Kaz Cooke is witty, irreverent and fiercely intelligent. She takes aim at the fashion industry and body image. She jeers at homophobes, at big business, at racism and bigotry. She defends Aboriginal land rights, gets angry at the government, argues in favour of feminism and women’s rights and laughs at the ridiculousness of modern life, and all in a way which is, both to me now and to my fledgeling self, hilarious, informative and deeply spot-on. I bought and read her fiction novel, The Crocodile Club, and loved it. I collected all her little books, beginning with the Little Book of Stress (a response to the unctuous Little Book of Calm) and kept them in a special shelf by the bedside. When given a copy of her non-fiction book for teenage girls, Real Gorgeous: The Truth About Body and Beauty, as a birthday present, I read it cover to cover. In every important respect, her work informed the person I grew up to be – not just because I loved her humour and agreed with her politics, but because the combination of those things, along with the fact that I’d been reading her since the age of ten, meant that, no matter how depressed or ugly or unnatural or out of place I felt during my teenage years, I always had a touchstone of common sense, kindness and laughter to which I could return.
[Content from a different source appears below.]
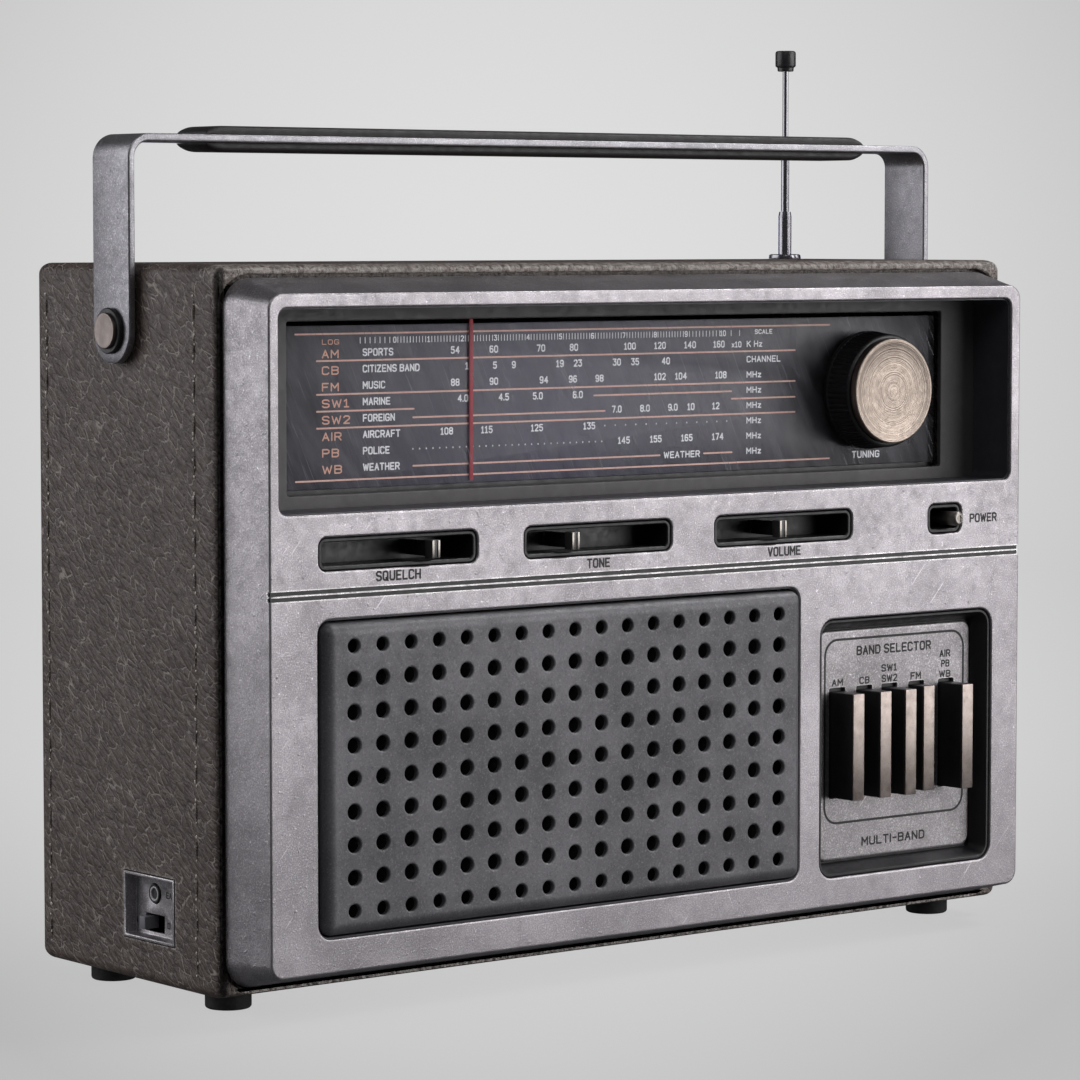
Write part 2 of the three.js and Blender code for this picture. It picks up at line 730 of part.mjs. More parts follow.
function handleStrap() {
  const { outerX, thickness, width } = STRAP;
  const half = width / 2;
  const bent = slab(strapOutline(), PIVOT.y - half, PIVOT.y + half, { x: 0, z: 0 }, 4);
  const ends = [-1, 1].map((side) => {
    const [start, end] = [side * outerX, side * (outerX - thickness)].sort((a, b) => a - b);
    return bar("x", half, start, end, PIVOT, 32);
  });
  return cut(join(bent, ...ends), bar("x", PIVOT.pin + 0.1, -outerX - 1, outerX + 1, PIVOT));
}

// Half of the grip: flat against the strap, with both ends curving in to it.
function gripHalf(side, thickness) {
  const { length, width, endLength } = GRIP;
  const seat = side > 0 ? STRAP.topZ + 0.1 : STRAP.topZ - STRAP.thickness - 0.1;
  const half = length / 2;
  const shape = new THREE.Shape();
  const turn = Math.PI / 2;
  shape.moveTo(-half, 0);
  shape.absellipse(endLength - half, 0, endLength, thickness, Math.PI, turn, true);
  shape.absellipse(half - endLength, 0, endLength, thickness, turn, 0, true);
  const y = width / 2;
  const made = slab(shape, PIVOT.y - y, PIVOT.y + y, { x: 0, z: 0 }, 4);
  const placed = side > 0 ? made : made.mirror([0, 0, 1]);
  return placed.translate([0, 0, seat]);
}

function handlePivot(side) {
  const span = (from, to) => [side * from, side * to].sort((a, b) => a - b);
  const pin = bar("x", PIVOT.pin, ...span(SIDE_X - CABINET.wall - 3, STRAP.outerX + 1), PIVOT);
  const boss = bar("x", 6.6, ...span(STRAP.outerX + 0.25, STRAP.outerX + 1.5), PIVOT);
  const cap = bar("x", 5.2, ...span(STRAP.outerX + 1.4, STRAP.outerX + 2.6), PIVOT);
  return join(pin, boss, cap);
}

// ---- antenna: a guide in the cabinet, three nested tubes and a tip ----

const TUBE_SIDES = 12;
const ANTENNA_STAGES = {
  lower: { outer: 2.2, inner: 1.65, bottom: 67.4, top: 227.4 },
  middle: { outer: 1.35, inner: 1.12, bottom: 96, top: 251 },
};
const ANTENNA_UPPER = { radius: 0.95, bottom: 120, top: 273.8 };

function antennaBase() {
  const cup = bar("z", ANTENNA.cupRadius, TOP_Z + 0.1, TOP_Z + ANTENNA.cupHeight, ANTENNA);
  const guide = bar("z", 3.9, 44, TOP_Z + 1, ANTENNA, 16);
  return cut(join(cup, guide), bar("z", 2.6, 40, TOP_Z + 3, ANTENNA, TUBE_SIDES));
}

function antennaTube({ outer, inner, bottom, top }) {
  return tube("z", outer, inner, bottom, top, ANTENNA, TUBE_SIDES);
}

function antennaTip() {
  const bottom = ANTENNA_UPPER.top + 0.05;
  const profile = [
    [0, 0],
    [2.8, 0],
    [3.4, 1.6],
    [3.4, 6.2],
    [2.9, 6.8],
    [0, 6.8],
  ].map(([radius, z]) => new THREE.Vector2(radius, z));
  return solid(new THREE.LatheGeometry(profile, SIDES).rotateX(Math.PI / 2).translate(ANTENNA.x, ANTENNA.y, bottom));
}

// ---- the assembly ----

addPart("cabinet_shell", cabinetShell(), "leatherette");
addPart("rear_cover", rearCover(), "blackPlastic");
addPart("battery_door", batteryDoor(), "blackPlastic");
addPart("battery_tray", batteryTray(), "blackPlastic");
const FRONT_FOOT_Y = CABINET_FRONT + FOOT.insetY;
const REAR_FOOT_Y = CABINET_REAR - FOOT.insetY;
addPart("foot_front_left", foot(-1, FRONT_FOOT_Y), "rubber");
addPart("foot_front_right", foot(1, FRONT_FOOT_Y), "rubber");
addPart("foot_rear_left", foot(-1, REAR_FOOT_Y), "rubber");
addPart("foot_rear_right", foot(1, REAR_FOOT_Y), "rubber");

addPart("front_bezel", frontBezel(), "silverPaint");
addPart("dial_frame", dialFrame(), "greyPlastic");
addPart("dial_window", dialWindow(), "clearPlastic");
addPart("dial_scale", dialScale(), "dialPlastic");
addPart("control_well", controlWell(), "blackPlastic");
addPart("speaker_grille", speakerGrille(), "grillePaint");
addPart("selector_tray", selectorTray(), "blackPlastic");
addPart("selector_plate", selectorPlate(), "silverPaint");

for (const [name, x] of Object.entries(SLIDER_REST)) {
  addPart(`${name}_slider`, sliderLever(x), "chrome");
}
for (const [name, x] of Object.entries(SLOT_CENTRES)) {
  addPart(`${name}_potentiometer`, potentiometer(x), "steel");
}
addPart("power_toggle", powerToggle(), "chrome");
addPart("power_switch", powerSwitch(), "blackPlastic");

addPart("tuning_knob", tuningKnob(), "blackPlastic");
addPart("tuning_knob_cap", tuningKnobCap(), "champagne");
addPart("tuning_shaft", bar("y", SHAFT_RADIUS, KNOB_RIM + 3.2, SCALE_FRONT + 8, KNOB), "steel");
addPart("tuning_drum", tuningDrum(), "blackPlastic");
addPart("tuning_capacitor", tuningCapacitor(), "steel");
addPart("dial_pointer", dialPointer(), "pointerRed");
addPart("pointer_rail", bar("x", RAIL.radius, -128, 128, RAIL, 12), "steel");

addPart("speaker_basket", speakerBasket(), "steel");
addPart("speaker_cone", speakerCone(), "paperCone");
addPart("speaker_magnet", speakerMagnet(), "ferrite");

for (const name of Object.keys(KEY_CENTRES)) {
  addPart(`band_key_${name}`, bandKey(name), "blackPlastic");
  addPart(`band_key_face_${name}`, bandKeyFace(name), "champagne");
}
addPart("band_switch_bank", bandSwitchBank(), "steel");

addPart("main_circuit_board", mainCircuitBoard(), "circuitBoard");
addPart("ferrite_rod_antenna", ferriteRod(), "ferrite");

addPart("jack_panel", jackPanel(), "silverPaint");
addPart("earphone_jack", earphoneJack(), "chrome");
addPart("side_switch_knob", sideSwitchKnob(), "blackPlastic");

addPart("handle_strap", handleStrap(), "steel");
addPart("handle_grip_upper", gripHalf(1, GRIP.upper), "blackPlastic");
addPart("handle_grip_lower", gripHalf(-1, GRIP.lower), "blackPlastic");
addPart("handle_pivot_left", handlePivot(-1), "champagne");
addPart("handle_pivot_right", handlePivot(1), "champagne");

addPart("antenna_base", antennaBase(), "chrome");
addPart("antenna_tube_lower", antennaTube(ANTENNA_STAGES.lower), "chrome");
addPart("antenna_tube_middle", antennaTube(ANTENNA_STAGES.middle), "chrome");
const { radius: upperRadius, bottom: upperBottom, top: upperTop } = ANTENNA_UPPER;
addPart("antenna_tube_upper", bar("z", upperRadius, upperBottom, upperTop, ANTENNA, TUBE_SIDES), "chrome");
addPart("antenna_tip", antennaTip(), "blackPlastic");

export default radio;
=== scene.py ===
"""Looks of the portable shortwave receiver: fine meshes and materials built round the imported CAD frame.

Meshes are built in millimetres, as the CAD is drawn, and piece() scales them to the frame's metres.
"""
import math
import random

import bmesh
import bpy
from mathutils import Matrix, Vector
from mathutils.geometry import tessellate_polygon


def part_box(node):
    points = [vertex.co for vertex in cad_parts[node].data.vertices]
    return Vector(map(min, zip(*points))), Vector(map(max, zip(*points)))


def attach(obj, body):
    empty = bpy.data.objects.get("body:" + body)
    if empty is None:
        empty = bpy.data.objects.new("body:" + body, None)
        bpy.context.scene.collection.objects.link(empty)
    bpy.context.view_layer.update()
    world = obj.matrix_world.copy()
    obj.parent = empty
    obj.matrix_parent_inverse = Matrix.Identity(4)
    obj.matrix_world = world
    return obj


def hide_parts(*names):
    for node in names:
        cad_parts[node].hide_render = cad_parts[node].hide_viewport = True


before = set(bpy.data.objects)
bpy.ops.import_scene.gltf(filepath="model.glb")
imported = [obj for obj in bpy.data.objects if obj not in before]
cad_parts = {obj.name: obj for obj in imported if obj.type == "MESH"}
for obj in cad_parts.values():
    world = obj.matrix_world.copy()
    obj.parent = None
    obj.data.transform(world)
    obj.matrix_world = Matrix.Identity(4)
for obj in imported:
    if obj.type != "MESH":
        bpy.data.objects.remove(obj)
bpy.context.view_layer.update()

MM = 0.001
QUARTER = math.pi / 2
random.seed(7)


# ---- places that everything is worked out from, in millimetres ----

def box(node):
    return [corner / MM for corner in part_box(node)]


def low(node):
    return box(node)[0]


def high(node):
    return box(node)[1]


def centre(node):
    return (low(node) + high(node)) / 2


def size(node):
    return high(node) - low(node)


def spot(node):
    """(x, z) of a node's middle."""
    return (centre(node).x, centre(node).z)


CASE_LOW, CASE_HIGH = box("cabinet_shell")
CASE_MIDDLE = (CASE_LOW + CASE_HIGH) / 2
CASE_SIZE = CASE_HIGH - CASE_LOW
WALL = 6
FACE_Y = low("front_bezel").y
BEZEL_BACK = high("front_bezel").y - 0.5
BEZEL_SPREAD = 4.1
FACE_WIDTH = size("front_bezel").x - 2 * BEZEL_SPREAD
FACE_HEIGHT = size("front_bezel").z - 2 * BEZEL_SPREAD
FACE_SPOT = spot("front_bezel")
FACE_CORNER = 4.5
BASE_WIDTH = FACE_WIDTH + 2 * BEZEL_SPREAD
BASE_HEIGHT = FACE_HEIGHT + 2 * BEZEL_SPREAD
BASE_CORNER = FACE_CORNER + BEZEL_SPREAD
PLATE_BACK = FACE_Y + 3
DIAL_SPOT = spot("dial_window")
DIAL_FRAME_SHOWING = (16.25, 5.45)
DIAL_OPENING = (
    size("dial_window").x + 2 * DIAL_FRAME_SHOWING[0], size("dial_window").z + 2 * DIAL_FRAME_SHOWING[1], 2.8
)
DIAL_BACK = low("dial_frame").y - 0.3
SLIDES = ("squelch", "tone", "volume")
SLOT_Z = centre("squelch_potentiometer").z
SLOT = (size("squelch_potentiometer").x - 4.1, 9.6, 2.7)
SLOT_SPOTS = [spot(name + "_potentiometer") for name in SLIDES]
POWER_SPOT = spot("power_switch")
POWER = (14.5, 9.4, 2.7)
GRILLE_SPOT = spot("speaker_grille")
GRILLE = (size("speaker_grille").x, size("speaker_grille").z, 3)
SPEAKER_OPENING = (GRILLE[0] + 2, GRILLE[1] + 2, 4.2)
TRAY_SPOT = spot("selector_tray")
TRAY = (size("selector_tray").x + 0.6, size("selector_tray").z + 0.6, 5.2)
GROOVE_Z = 119.85
GROOVE_HALF_GAP = 0.8
KNOB_SPOT = spot("tuning_knob")
PIVOT = centre("handle_pivot_left")
BAND_KEYS = ("am", "cb", "sw", "fm", "air")
LEAST_CORNER = 0.6


# ---- mesh helpers ----

def arc(middle, radius, start, end, steps, skip=0):
    """Points on a circle about middle, from start to end in quarter turns, without the first skip points."""
    points = []
    for k in range(skip, steps + 1):
        angle = (start + (end - start) * k / steps) * QUARTER
        points.append((middle[0] + radius * math.cos(angle), middle[1] + radius * math.sin(angle)))
    return points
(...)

This week, for the first time in a couple of years, I’ve reread all her columns from cover to cover, and laughed all over again. Though my copies of her little books, Real Gorgeous and The Crocodile Club have sadly been lost in successive moves, Get a Grip, Get Another Grip and Living With Crazy Buttocks have accompanied me all the way to Scotland. They still speak to me, just as they always did, and coming to the end of the third and final compilation, I still felt sad that there wasn’t another one waiting. But who knows? Perhaps there will be, one day.

Thanks, Kaz. You helped me grow up – and more, to have fun doing it.